En aquella relación dual entre el deseo y la mirada, nos transportamos a una casa en la que habita una niña, una madre y una perra. Fluctuando entre la culpa, el juicio y el amor, así como la misma técnica, trémula e inquieta. Sin embargo, en lugar de adoptar un punto de vista masculino para emitir el juicio de “perra” sobre los personajes, y a pesar de que Carla no intenta esconder ni romantizar el sexo y las relaciones con los hombres, elige narrar la historia únicamente desde la perspectiva femenina. Explorando la complejidad de su experiencia desde diferentes ángulos, mientras enfatiza cómo la comunidad de mujeres ejerce control sobre otras mujeres, estableciendo normas y expectativas limitantes sobre lo que significa ser mujer. Al mismo tiempo, explora cómo la búsqueda por la aprobación y atención masculina nos convierte en las carceleras de nuestras propias expectativas y estereotipos.
Es así como la casa trasciende su significado para representar poéticamente una cárcel para el cuerpo e identidad femenina. Al mismo tiempo que se entrelaza con la emblemática frase de Myriam Reyes en su poema No soy dueña de nada, que expresa: “Mi casa es este cuerpo que parece una mujer, no necesito más paredes…”. Para transformar la casa en una metáfora del cuerpo femenino, siendo un espacio íntimo donde se refugian las contradicciones, el dolor y el éxtasis de ser mujer. Encerrando una paradoja intrigante: a veces, las paredes que nos aprisionan no son físicas, sino que residen en nuestra propia mirada y perspectiva hacia nuestro cuerpo, nuestra libertad y nuestra experiencia personal. Siendo este microcosmos, el espacio en el que se resalta la declaración feminista sobre cómo “lo personal es político”.
Al mismo tiempo, explora cómo la búsqueda por la aprobación y atención masculina nos convierte en las carceleras de nuestras propias expectativas y estereotipos.

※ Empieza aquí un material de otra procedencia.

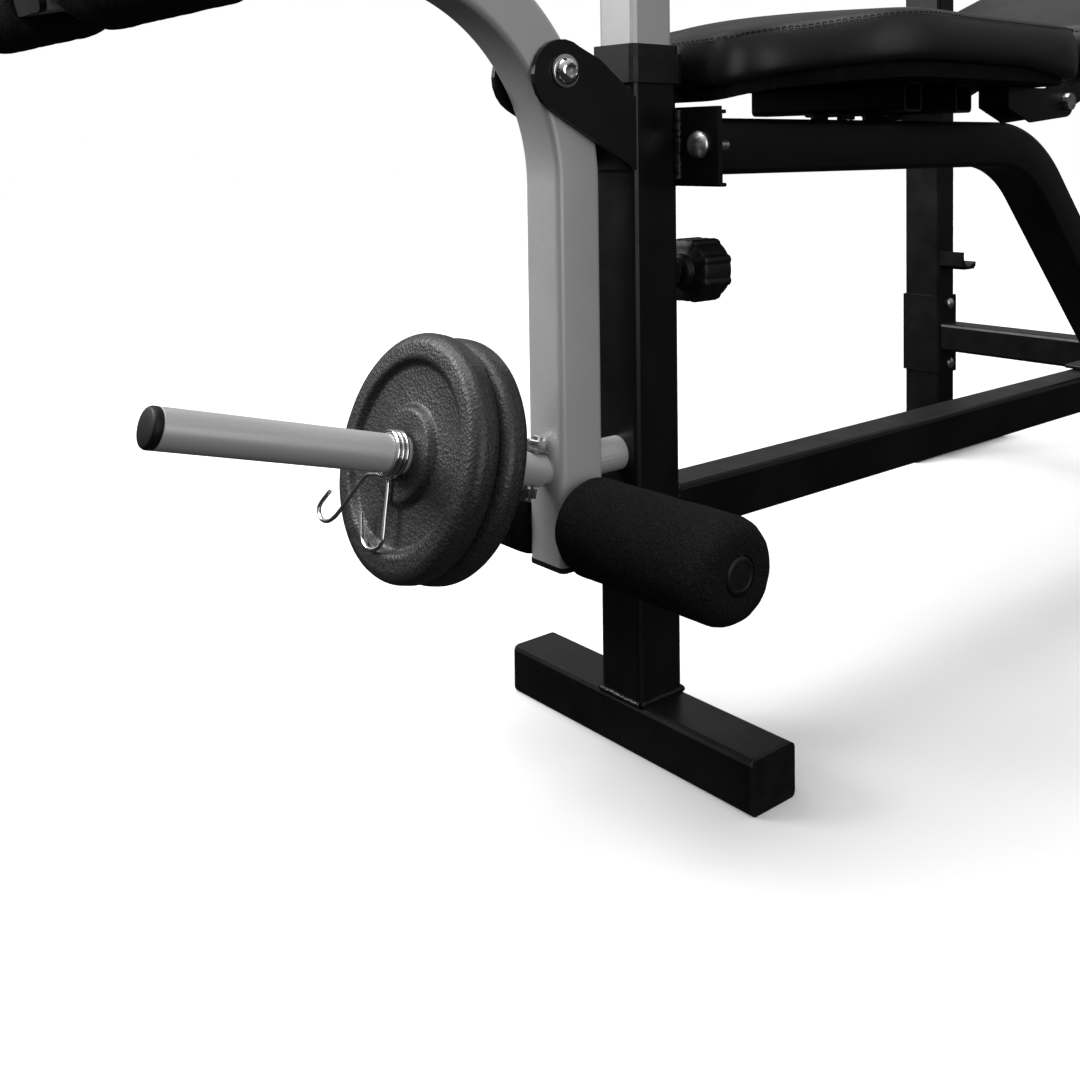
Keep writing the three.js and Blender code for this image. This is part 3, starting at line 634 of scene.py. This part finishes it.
def build_rod_cap(node, sign, beside):
    low, high = corners(node)
    end = Vector((high.x if sign > 0 else low.x, beside.y, beside.z))
    profile = rounded([
        (0.01, -15), (10.6, -15), (10.6, -3.4), (12.6, -3.4), (12.6, -1.4), (11.4, -0.3), (9.6, 0),
        (9.0, -0.5), (4, -0.35), (0.01, -0.3),
    ], 0.6)
    mesh = turned(node + "_plug", profile, end, X_AXIS * sign, 56)
    piece(node + "_plug", mesh, "leg_developer", "black_plastic", [node])


def build_rollers():
    for level in ("lower", "upper"):
        for side, sign in SIDES:
            origin = build_roller(f"roller_{level}_{side}", sign)
            build_rod_cap(f"rod_cap_{level}_{side}", sign, origin)


# ---------------------------------------------------------------- bolts, knobs, welds, caps

UPRIGHT_X, UPRIGHT_Y, UPRIGHT_TOP = 0.365, 0.925, 0.9
UPRIGHT_WIDE, UPRIGHT_DEEP = 0.060, 0.040
FOOT_PLATE_BOLTS = (("front", 0.722), ("rear", 0.832))
BEAD_PROUD = 0.0008  # how far a weld bead's middle stands off the faces that it joins


def dome_bolt(name, seat, axis, radius=11.0, rise=6.0, replaces=()):
    """A carriage-bolt head that stands on seat and faces along axis."""
    steps = 9
    profile = [(radius - 0.3, 0.02), (radius, 0.5), (radius, 1.0)]
    for i in range(1, steps + 1):
        angle = math.pi / 2 * i / steps
        profile.append((max(0.01, radius * math.cos(angle)), 1.0 + (rise - 1.0) * math.sin(angle)))
    return piece(name, turned(name, profile, seat, axis, 48), "frame", "zinc", replaces, 50)


def nut_mesh(name, seat, axis, flats, thick, tail):
    """A washer, a nut and a bolt's end."""
    bolt = flats * 0.62
    profile = [
        (0.01, 0), (flats * 1.35, 0), (flats * 1.38, 0.5), (flats * 1.35, 1.2), (flats, 1.25), (flats, thick),
        (flats * 0.93, thick + 0.6), (bolt, thick + 0.7), (bolt, thick + tail),
        (bolt * 0.8, thick + tail + 0.7), (0.01, thick + tail + 0.7),
    ]

    def six_sided(angle, radius, along):
        on_nut = abs(radius - flats) < flats * 0.1 and along > 1.22
        return hexagonal(angle, radius) if on_nut else radius

    return turned(name, profile, seat, axis, 48, six_sided)


def build_flange_bolts():
    flange_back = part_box("seat_frame_tube")[0][1] + 0.0041
    flange_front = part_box("post_flange")[0][1]
    for side, _ in SIDES:
        node = f"flange_bolt_{side}"
        middle = centre(node)
        front = Vector((middle.x, flange_front, middle.z))
        back = Vector((middle.x, flange_back, middle.z))
        dome_bolt(node + "_head", front, -Y_AXIS, replaces=[node])
        piece(node + "_nut", nut_mesh(node + "_nut", back, Y_AXIS, 6.5, 6.5, 14.0), "frame", "zinc")


def knob_mesh(name, seat, axis, reach):
    """An eight-lobed clamping knob with flat panels between its ribs; reach runs from seat to its top."""
    lobes, radius, panel_depth, rib_rise = 8, 26.6, 1.6, 1.9
    head_from, hub_radius, rib_share = 24, 20, 0.14

    def lobed(angle, r, along):
        if r < hub_radius or along < head_from:
            return r
        wave = abs(math.sin(lobes * angle / 2))
        rib = max(0.0, wave - (1 - rib_share)) / rib_share
        return r - panel_depth + rib_rise * rib ** 0.5

    top = reach / MM
    profile = [
        (5, -1.8), (5, 12), (8.5, 12), (8.5, 13.5), (5.4, 13.5), (5.4, 19), (11.5, 19), (13.5, 20.5),
        (14, 25.5), (21, 26.2), (radius - 0.8, 27.5), (radius, 30), (radius, top - 6),
        (radius - 1, top - 2.2), (radius - 4.5, top - 0.3), (17, top), (15.5, top - 1.2), (6, top - 1.0),
        (0.01, top - 1.0),
    ]
    return turned(name, rounded(profile, 0.7, 2), seat, axis, 192, lobed)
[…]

La relación entre la madre y la hija, mediada por la presencia de la perra, adquiere un sentido figurado profundo que se refleja en el parecido físico entre la madre y la hija, que es casi idéntico. Promoviendo la reinterpretación de aquellos personajes como dos versiones de la misma mujer, cada una luchando por prevalecer sobre la otra. La idea de una mujer dividida en dos aspectos de sí misma, cada uno con sus propios deseos, miedos y conflictos internos, en un contexto de lucha interna y dualidad, es especialmente reveladora en la escena del espejo. Madre e hija, una frente a la otra, enfrentándose física y violentamente entre sí para deshacer y modificar la imagen opuesta. Sin embargo, esta lucha resulta en vano y, por el contrario, solo permite reafirmar la transgresión y dolor interior que surge de la lucha contra nuestra identidad compleja y a veces contradictoria.
Es precisamente en ese deseo de reconciliarse con una misma que La perra plantea preguntas provocadoras sobre la sexualidad, el poder y la identidad femenina, ofreciendo una reflexión profunda sobre el papel del género en la sociedad y en la familia, haciendo énfasis en la forma en que las mujeres navegan por las complejidades de su propia existencia. Con una suerte poética, esta reconciliación consigo misma se une a la muerte de la perra, que ya no seguirá mediando esa relación, sino que se queda dentro de aquella mujer dual que poco a poco irá unificando su identidad al abandonar aquella mirada pueril sobre lo que significa “ser hija, ser madre, ser perra. Volverse mujer”.